Jika para elit kelompok menutup saluran bagi anggotanya sendiri untuk memberikan feecback, maka bisa diperkirakan bagaimana sikap mereka terhadap masukan dan kritik dari pihak lain yang berasal dari luar kelompoknya. Bahkan, pada masa pemilu akhir-akhir ini, jika ada pihak lain sekedar mempertanyakan sesuatu pun langsung dicap sebagai anti atau hater. Maka, corak berikutnya dari kelompok ini adalah karakternya yang eksklusif.
Pada saat mendapatkan amanah untuk memimpin birokrasi, karakter eksklusif ini juga tampak. Salah satunya adalah dengan cara membawa barisan sendiri (‘staf ahli’) untuk membantu operasional organisasi, lalu mengisolasi pengambilan keputusan hanya di antara mereka. Sementara itu, peran pegawai yang telah lama berada di situ pelan-pelan dilucuti, sehingga praktis tidak ada pembelajaran organisasi di birokrasi tersebut. Situasi ini terjadi di beberapa kementrian/badan dan pemda di era SBY yang pertama maupun kedua.
Fenomena ini menunjukkan bahwa kelompok sektarian memiliki bahaya yang minimal sama besar dengan perilaku korupsi yang memang sudah akut di negeri ini. Meski demikian, kasus-kasus korupsi yang terungkap selama ini menunjukkan bahwa sebagian besar merupakan perilaku oknum atau kerjasama antara beberapa pihak, tidak sampai melembaga. Dalam hal ini, korupsi telah diakui sebagai kejahatan luar biasa, namun kelompok sektarian berpotensi melahirkan korupsi yang luar biasa.

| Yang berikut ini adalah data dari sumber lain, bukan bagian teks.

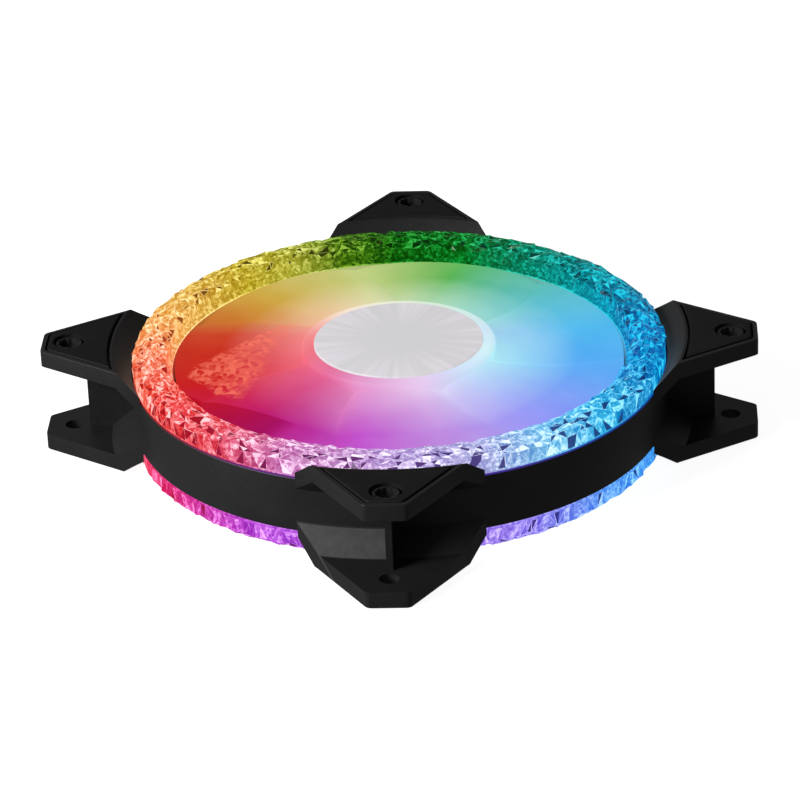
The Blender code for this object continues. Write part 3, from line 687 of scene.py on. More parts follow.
def impeller_material():
    """Frosted blades with the lamps' colours painted on as glow, paler towards the hub, with
    painted shade and a painted reflection of the ring.
    """
    material, tree, sockets = new_material(
        "impeller_frosted", IOR=1.49, Specular_IOR_Level=0.06
    )
    turn, radius, height = polar(tree)
    root = light_ramp(tree, turn, DISC_ROOT_LIGHT)
    rim = light_ramp(tree, turn, DISC_RIM_LIGHT)
    outward = rise(tree, radius, HUB_OUT, BLADE_TIP - RIM_LIGHT_WIDTH)
    colour = mix_colours(tree, outward, root, rim)

    cloud = stretch(tree, noise(tree, 70.0, 2.0), 1.0, 1.16)
    # Painted shade: deeper colour lower down the blades
    low = remap(tree, height, HUB_LOW, BLADE_HIGH[1], 1.25, 1.0)
    # Painted shade where one blade dips under the next
    overlap = remap(tree, beside_lines(tree, OVERLAP_LINES), 0.0, 1.0, 1.0, 1.35)
    colour = gamma(tree, colour, product(tree, cloud, low, overlap))
    colour = mix_colours(tree, glint_mask(tree), colour, linear(GLINT_COLOUR))
    # Painted glow: the hub's shoulder turns white, strongest on one side
    colour = mix_colours(tree, painted_hub_glow(tree, turn, radius, height), colour, WHITE)
    glow(tree, sockets, colour, 0.96, darkness=0.93)
    grain = noise(tree, 2200.0, 2.0)
    texture(tree, sockets, stretch(tree, grain, 0.38, 0.50), grain, 0.000002)
    return material


def cap_material():
    """Satin silver cap with fine radial lines that fade towards the centre, kept pale by a
    painted glow.
    """
    material, tree, sockets = new_material("hub_cap_satin", Specular_IOR_Level=0.4)
    angle, radius = around_axis(tree, object_place(tree))[:2]
    spokes = joined(tree, angle, maths(tree, "MULTIPLY", radius, 3.0))
    rays = noise(tree, 8.0, 2.0, 0.5, spokes)
    reach = remap(tree, radius, CAP_PLAIN_RADIUS, CAP_RADIUS, 0.0, 1.0, "SMOOTHSTEP")
    share = product(tree, stretch(tree, rays, 0.0, 1.0, NOISE_NARROW), reach)
    tone = two_tone(tree, share, (0.79, 0.785, 0.795), (0.845, 0.825, 0.85))
    # Painted glow: the cap gives off its own pale tone
    glow(tree, sockets, tone, 0.89, darkness=0.80)
    texture(tree, sockets, stretch(tree, rays, 0.38, 0.50), share, 0.00001)
    return material


def rubber_material():
    """Soft black rubber: matt, with a fine open grain and faint dust in the low spots."""
    material, tree, sockets = new_material("pad_rubber_fine", Specular_IOR_Level=0.2)
    grain = noise(tree, 3200.0, 3.0, 0.7)
    cloud = rise(tree, noise(tree, 120.0, 4.0), 0.35, 0.7)
    tone = two_tone(tree, cloud, (0.028, 0.028, 0.029), (0.050, 0.050, 0.051))
    texture(tree, sockets, stretch(tree, grain, 0.62, 0.80), grain, 0.00002, tone)
    return material


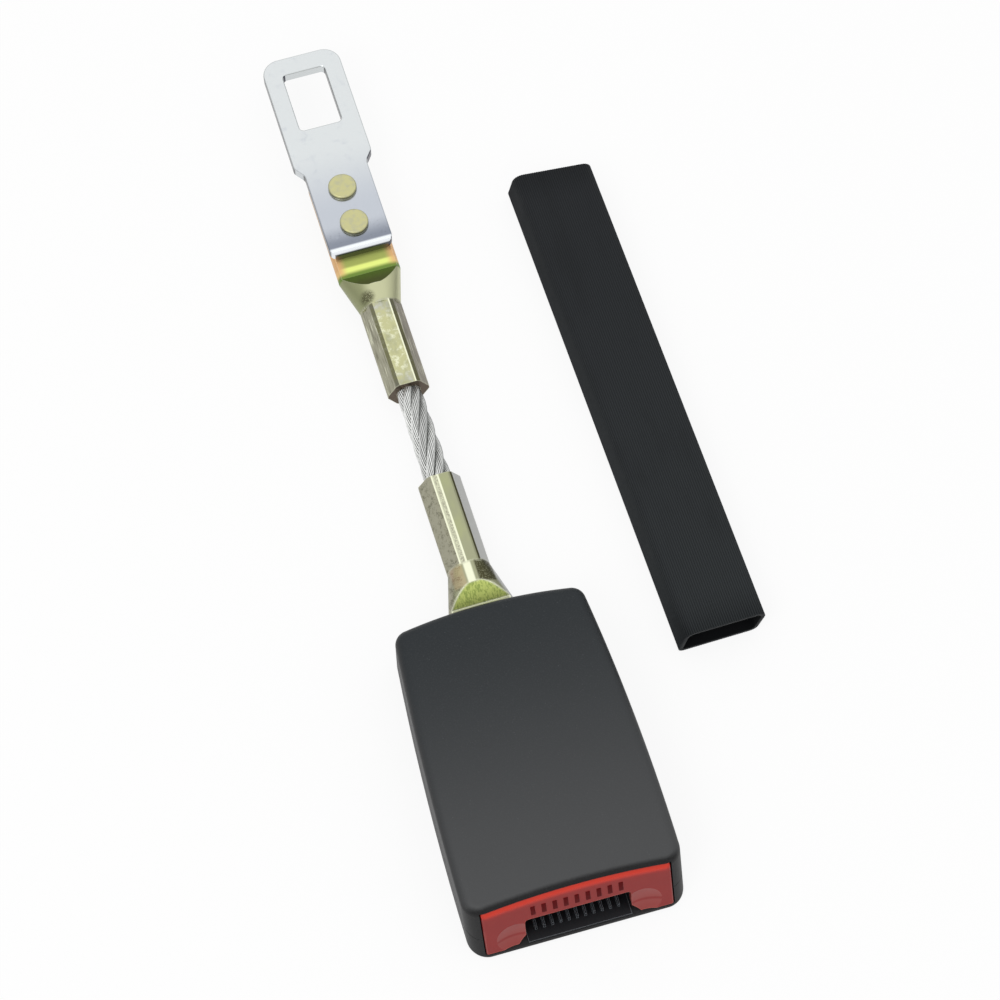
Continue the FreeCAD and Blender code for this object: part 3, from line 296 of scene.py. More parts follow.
class EXTENDER_PG_button(bpy.types.PropertyGroup):
    """Sizes of the raised bars on the press button."""

    bars: count("Bars", "Raised bars in the row", 9)
    row_wide: length("Row width", "From the first bar to the last", 21.6)
    row_height: length("Row height", "Height of the row", 12.9)
    bar_wide: length("Bar width", "Width of one bar", 1.1)
    bar_tall: length("Bar height", "Length down the face", 3.0)
    bar_proud: length("Bar relief", "How far it stands out", 0.14)
    bar_round: length("Bar rounding", "Rounding of its edges", 0.12)


class EXTENDER_PG_stage(bpy.types.PropertyGroup):
    """Camera, lamps and floor."""

    azimuth: angle("Azimuth", "Camera's way round", -16.146)
    elevation: angle("Elevation", "Camera's height", 64.085)
    distance: length("Distance", "Camera's distance", 750.82)
    aim_across: length("Aim across", "Camera's aim, across", 13.285)
    aim_along: length("Aim along", "Camera's aim, along", 74.655)
    lens: level("Lens", "Focal length in millimetres", 105.95)
    floor_size: length("Floor size", "Side of the square floor", 8000)
    floor_glow: share("Floor glow", "Share of its own white", 0.88)
    sky: level("Sky", "Light from all round", 0.85)
    horizon: share("Horizon", "Brightness near the horizon", 0.55)
    top_lamp: level("Top lamp", "Power overhead, in watts", 3)
    key_lamp: level("Key lamp", "Power to the front left, in watts", 3)


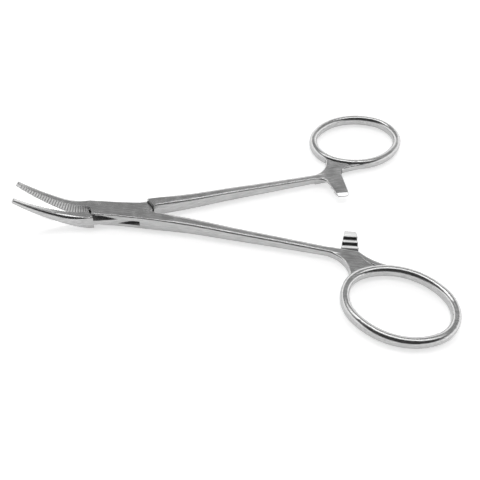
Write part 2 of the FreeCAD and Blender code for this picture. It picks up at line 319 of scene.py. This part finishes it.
def arcPoints(start, through, end, steps):
    # points on the circle through three points of the plan
    ax, ay, bx, by, cx, cy = *start, *through, *end
    d = 2 * (ax * (by - cy) + bx * (cy - ay) + cx * (ay - by))
    a2, b2, c2 = ax * ax + ay * ay, bx * bx + by * by, cx * cx + cy * cy
    ux = (a2 * (by - cy) + b2 * (cy - ay) + c2 * (ay - by)) / d
    uy = (a2 * (cx - bx) + b2 * (ax - cx) + c2 * (bx - ax)) / d
    radius = hypot(ax - ux, ay - uy)
    first, last = atan2(ay - uy, ax - ux), atan2(cy - uy, cx - ux)
    turn = (last - first + pi) % (2 * pi) - pi
    angles = [first + turn * i / steps for i in range(steps + 1)]
    return [(ux + radius * cos(a), uy + radius * sin(a)) for a in angles]


def makeFill(name, shape, material):
    # a flat piece with one hollow, rounded edge
    f = webFills
    body = shape["body"]
    side = 1 if body == "box_half" else -1
    turn = Matrix.Rotation(radians(-side * f["restOpening"] / 2), 4, "Z")
    edge = arcPoints(*shape["hollow"], f["hollowSteps"])
    plan = [turn @ Vector((x * mm, side * y * mm, 0)) for x, y in edge + shape["inside"]]
    mesh = bmesh.new()
    base = [mesh.verts.new((p.x, p.y, shape["low"] * mm)) for p in plan]
    lid = [mesh.verts.new((p.x, p.y, f["top"] * mm)) for p in plan]
    mesh.faces.new(base)
    mesh.faces.new(lid)
    count = len(plan)
    for i in range(count):
        j = (i + 1) % count
        mesh.faces.new((base[i], base[j], lid[j], lid[i]))
    bmesh.ops.recalc_face_normals(mesh, faces=mesh.faces)
    rim = [mesh.edges.get((ring[i], ring[i + 1])) for ring in (base, lid)
           for i in range(len(edge) - 1)]
    bmesh.ops.bevel(mesh, geom=rim, offset=f["edgeRound"] * mm, segments=f["roundSteps"],
                    profile=0.5, affect="EDGES")
    data = bpy.data.meshes.new(name)
    mesh.to_mesh(data)
    mesh.free()
    data.materials.append(material)
    data.shade_smooth()
    data.set_sharp_from_angle(angle=radians(f["sharpAngle"]))
    piece = bpy.data.objects.new(name, data)
    bpy.context.scene.collection.objects.link(piece)
    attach(piece, body)


towardsCamera = makeCamera()
makeFloor()
makeWorld(towardsCamera)
print("camera, floor and light made")
steels = dressNodes()
print("steel given to every node")
for name, shape in webFills["pieces"].items():
    makeFill(name, shape, steels[shape["body"]])
print("corners filled:", len(webFills["pieces"]))

bpy.context.scene.view_settings.view_transform = "Standard"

Kejahatan luar biasa kuadrat.
Jika kelompok sektarian sedemikian kelam, mengapa mereka bisa mendapatkan dukungan? Menjamurnya paham sektarian tidak terlepas dari buruknya penyelenggaraan negara saat ini sebagai hasil dari proses demokrasi yang belum matang. Pada gilirannya, kondisi demokrasi yang seperti itu membuat kualitas kehidupan sosial, politik, dan ekonomi kian rendah. Dengan pintar kelompok-kelompok sektarian tersebut memanfaatkan situasi ini untuk menanamkan ketidakpercayaan pada pemerintah dan mendeligitimasi Demokrasi Pancasila.
Karena itu, agar proses demokrasi tidak menjadi ladang subur bagi paham sektarian, perlu langkah-langkah sistematis untuk memperbaiki kualitas demokrasi dengan cara meningkatkan kapasitas kelembagaan dan lembaga politik (terutama partai-partai politik). Jika rakyat bisa merasakan manfaat yang nyata dan adil dari sistem demokrasi yang dirumuskan dalam Pancasila, maka kelompok- kelompok sektarian akan sulit mendapatkan ekosistem untuk tumbuh dan berkembang biak.
Dilema antara memilih yang terindikasi korup dan yang cenderung sektarian bagai teka-teki yang tidak berkesudahan bagi umat muslim saat ini, setidaknya untuk beberapa pemilu mendatang. Meski begitu, karena negara ini berdasarkan prinsip Demokrasi Pancasila, maka kita pun harus menghormati hak politik kelompok-kelompok sektarian tersebut. Karena itu, umat muslim pun harus pandai-pandai bersikap agar paham sektarian tidak mendapatkan tempat dalam kehidupan sosial dan sistem kenegaraan kita.